Milan Fashion Week Needs Better Technology Integration

By Monica Gleberman February 23, 2012

Fashion today has become a global industry with many designers relying solely on their fashion show performances and world of mouth to get their designs in major department stores. As users begin posting more rapidly to social networking sites, designers can get instant feedback on their designs and use followers as a database for invites, comments, and to improve popularity. However, experts say that Milan, which boasts one of the largest fashion bases in the world, is behind in the area of fashion technology.

“Milan is always really ahead of everyone in fashion but behind everyone in technology,” said Fashion blogger Olga Rink after attending a Guccis show during Milan Fashion Week.

Milian is considered Italy’s fashion capital. Most of the older Italian couturiers are in Rome. However, Milan and Florence have become the cities to see the most important up-and-coming fashion statements for the year. The problem Milan faces is the lack of technology integration.

For example, popular cities such as New York and London have integrated with social networking sites, smartphones, and tablets to create a fully integrated user-friendly show. Users can download apps that allow them to register for events, post comments with other fans about the fashion, and see a list of all the upcoming shows or venue changes. These technological advances help users and attendees plan their events and feel like they aren’t missing a single show.

However, Milan hasn’t yet formed the same collaboration with technology. “I’m sure they will catch up eventually, but this isn’t New York. Milan is slow, graceful. People here take their time,” said Rink.

Another issue is invitations. For New York Fashion week, press and other attendees can register online. Once approved, they will receive email invitations of shows designers would like them to attend. If any invitations are available for purchase all of those can also be done online. However, things again are not the same in Milan.
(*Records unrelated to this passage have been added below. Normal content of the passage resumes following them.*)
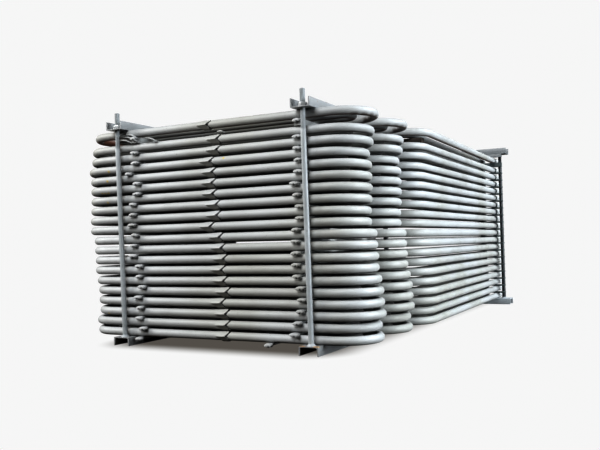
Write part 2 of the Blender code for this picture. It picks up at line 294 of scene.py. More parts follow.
# %% Lamps and world
def lamp(name, place, target, size, watts, colour):
    """A square soft lamp that faces a target."""
    light = bpy.data.lights.new(name, "AREA")
    light.size = size
    light.energy = watts
    light.color = colour
    item = bpy.data.objects.new(name, light)
    item.location = place
    item.rotation_mode = "QUATERNION"
    item.rotation_quaternion = (Vector(target) - Vector(place)).to_track_quat("-Z", "Y")
    bpy.context.scene.collection.objects.link(item)


COOL, NEARLY_WHITE, WARM = (0.91, 0.962, 1.0), (0.975, 0.99, 1.0), (1.0, 0.985, 0.955)
RIGHT_SIDE = (1.0, 0.6, 0.7)
lamp("sky", (-0.6, -7.4, 6.3), (0.0, -1.6, 0.7), 4.5, 930, NEARLY_WHITE)
lamp("right_window", (6.6, 2.9, 6.0), RIGHT_SIDE, 4.5, 700, COOL)
lamp("right_fill", (8.4, -0.4, 2.0), RIGHT_SIDE, 4.5, 1190, COOL)
lamp("left_fill", (-6.6, -4.6, 4.0), (-0.8, -1.4, 0.7), 3.0, 560, WARM)

world = bpy.data.worlds.new("studio")
bpy.context.scene.world = world
world.use_nodes = True
tree = world.node_tree
glow = tree.nodes["Background"]
glow.inputs["Color"].default_value = (0.95, 0.97, 1.0, 1)
glow.inputs["Strength"].default_value = 0.02
plain = tree.nodes.new("ShaderNodeBackground")
plain.inputs["Color"].default_value = (*PALE, 1)
chooser = tree.nodes.new("ShaderNodeMixShader")
tree.links.new(tree.nodes.new("ShaderNodeLightPath").outputs["Is Camera Ray"], chooser.inputs[0])
tree.links.new(glow.outputs[0], chooser.inputs[1])
tree.links.new(plain.outputs[0], chooser.inputs[2])
tree.links.new(chooser.outputs[0], tree.nodes["World Output"].inputs["Surface"])
print("lamps:", len(bpy.data.lights))

# %% [markdown]
# ## Turning grids into pieces
#
# Bent tubes, cuffs and threads could be built with Blender's own curves and modifiers, but here every piece
# is a surface worked out on a grid, because one formula then gives the whole shape: rows run along the piece
# and columns run round it. One helper joins the grid's points into quads, closes both ends and checks the
# volume's sign, so that all faces point outwards.


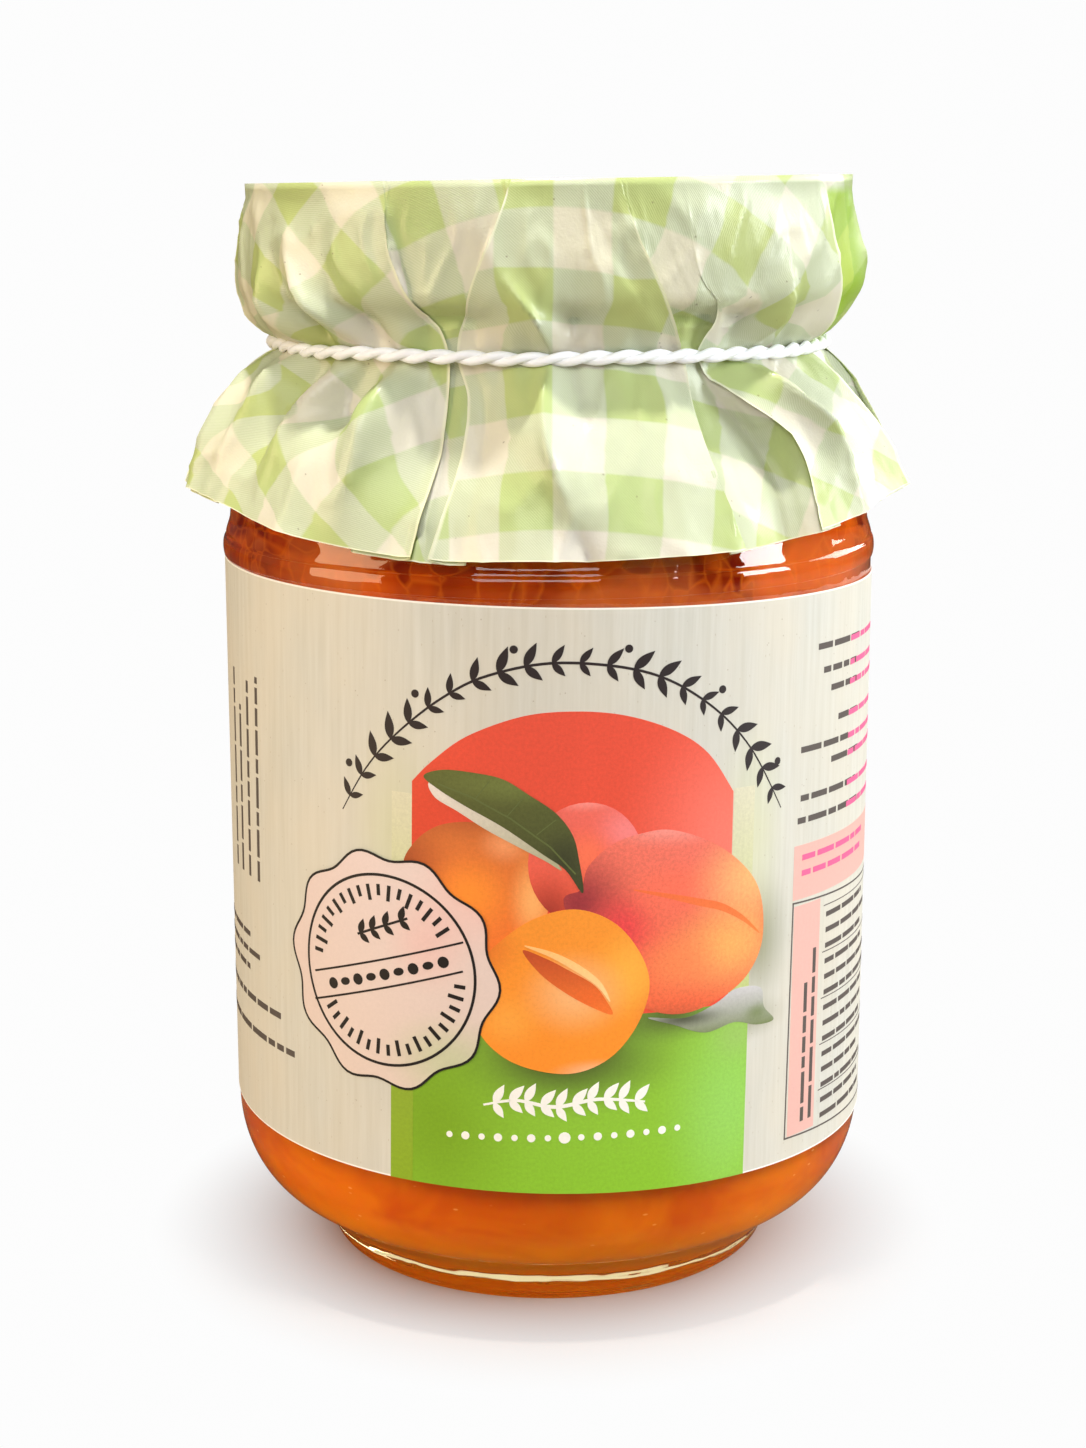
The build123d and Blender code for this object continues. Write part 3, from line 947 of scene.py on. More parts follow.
def next_ring(bm, ring):
    """Extrude a ring of verts and give the new verts in the same order."""
    grown = bmesh.ops.extrude_edge_only(bm, edges=ring_edges(bm, ring))["geom"]
    fresh = set(item for item in grown if isinstance(item, bmesh.types.BMVert))
    partners = []
    for old in ring:
        partners.append(next(e.other_vert(old) for e in old.link_edges if e.other_vert(old) in fresh))
    return partners


def crumpled(point, amount):
    """A point of the paper moved out or in by its small creases, in mm."""
    outward = Vector((point.x, point.y, 0)).normalized()
    seed = (outward * LID_RADIUS + Vector((0, 0, point.z * 0.55))) / CRUMPLE_SIZE
    broad = noise.noise(seed)
    ridge = 1 - 2 * abs(noise.noise(seed * 1.9 + Vector((7, 3, 1))))
    fine = 1 - 2 * abs(noise.noise(seed * 4.3 + Vector((1, 9, 4))))
    push = broad + 0.7 * ridge**3 + 0.25 * fine**3 - 0.25
    return point + outward * amount * max(push, CRUMPLE_INWARD)


folded = [folded_ring(level, radius, columns) for level, radius in zip(levels, radii)]
bm = bmesh.new()
crease_at = bm.verts.layers.float.new("crease")
bmesh.ops.create_circle(bm, segments=total_columns, radius=1.0, cap_ends=False)
bm.verts.ensure_lookup_table()
rings = [list(bm.verts)]
for level in levels[1:]:
    rings.append(next_ring(bm, rings[-1]))

flat_place = {}
for level, ring, (points, creases), radius in zip(levels, rings, folded, radii):
    lengths = [0.0]
    for i in range(total_columns):
        lengths.append(lengths[-1] + (points[(i + 1) % total_columns] - points[i]).length)
    turn = 2 * pi / lengths[-1]
    pairs = enumerate(zip(points, points[1:]))
    front = next(i for i, (a, b) in pairs if a.x <= 0 < b.x and a.y < 0)
    part = points[front].x / (points[front].x - points[front + 1].x)
    middle = lengths[front] + (lengths[front + 1] - lengths[front]) * part
    free = min(1.0, level.step / 0.15, 0.15 + abs(level.step - 1) / 0.2)
    for i in range(total_columns):
        angle = (lengths[i] - middle) * turn
        flat_place[ring[i]] = (radius * sin(angle), -radius * cos(angle))
        ring[i].co = crumpled(points[i], CRUMPLE * free) * MM
        ring[i][crease_at] = creases[i] * min(1.0, level.step / 0.06)

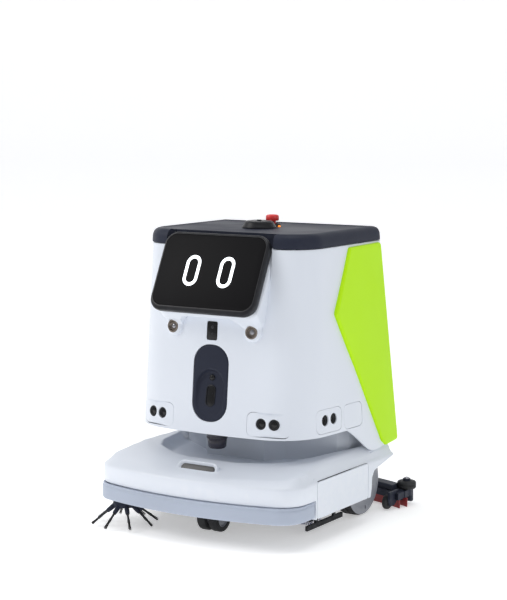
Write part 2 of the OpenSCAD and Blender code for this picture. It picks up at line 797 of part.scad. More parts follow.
module squeegee_body() color(NAVY) from_caster() {
    difference() {
        union() {
            squeegee_strip(squeegee_r - 32, squeegee_r + 9, 262, 22, 16);
            squeegee_strip(squeegee_r - 22, squeegee_r + 3, 128, 37, 12);
            translate([0, PORT_Y, 37]) cylinder(h = 27, r = 19);
            both_sides() {
                translate([WALL_ROLLER_X - 12, WALL_ROLLER_Y - 28, 22]) cube([22, 28, 16]);
                translate([WALL_ROLLER_X, WALL_ROLLER_Y, 22]) cylinder(h = 16, r = 12);
                translate([WALL_ROLLER_X, WALL_ROLLER_Y, 30]) cylinder(h = 29, r = 5);
                translate([WALL_ROLLER_X, WALL_ROLLER_Y, 58.6]) cylinder(h = 4.4, r = 9);
                along_x(6, 249) polygon([[372, 10], [388, 10], [401, 18], [401, 23], [410, 23], [410, 44],
                    [366, 44], [366, 26]]);
                translate([229, SUPPORT_Y, SUPPORT_R + 0.5]) rotate([0, 90, 0]) cylinder(h = 20, r = 4);
            }
        }
        translate([0, PORT_Y, 10]) cylinder(h = 60, r = 15);
    }
}

module squeegee_blades() color(RED) from_caster() {
    squeegee_strip(squeegee_r, squeegee_r + 3, 268, 0.6, 21.4);
    squeegee_strip(squeegee_r - 24, squeegee_r - 21, 260, 0.6, 21.4);
}

// The hose's centre line: up from the squeegee, forward over the arm and up into the body.
HOSE_BEND = 40;
HOSE_PATH = concat([[PORT_Y, 64]],
    [for (a = [0 : 15 : 90]) [PORT_Y - HOSE_BEND + HOSE_BEND * cos(a), 90 + HOSE_BEND * sin(a)]],
    [for (a = [0 : 15 : 90]) [PORT_Y - 63 - HOSE_BEND * sin(a), 130 + HOSE_BEND * (1 - cos(a))]],
    [[PORT_Y - 63 - HOSE_BEND, 205]]);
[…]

Jennifer Jann, Director of Global marketing at the New York-based firm, said in Europe, people prefer things the old fashion way. “In Italy, they all prefer paper invitations,” said Jann.

Salvo Testa, a Professor in Fashion Management at Milan’s Bocconi University, disagrees with both Rink and Jann saying Milan is catching up. “They may have been slow to realize it, but social networks and blogs are not the biggest area of investment. Videos are being increasingly used to create a strong emotional link with the brand in a more viral and cheaper way than standard advertising. The revolution has made it to the heart of the industry, brands now see the Internet as a powerful way to reach millions and build a loyal ‘one-to-one’ following,” said Testa.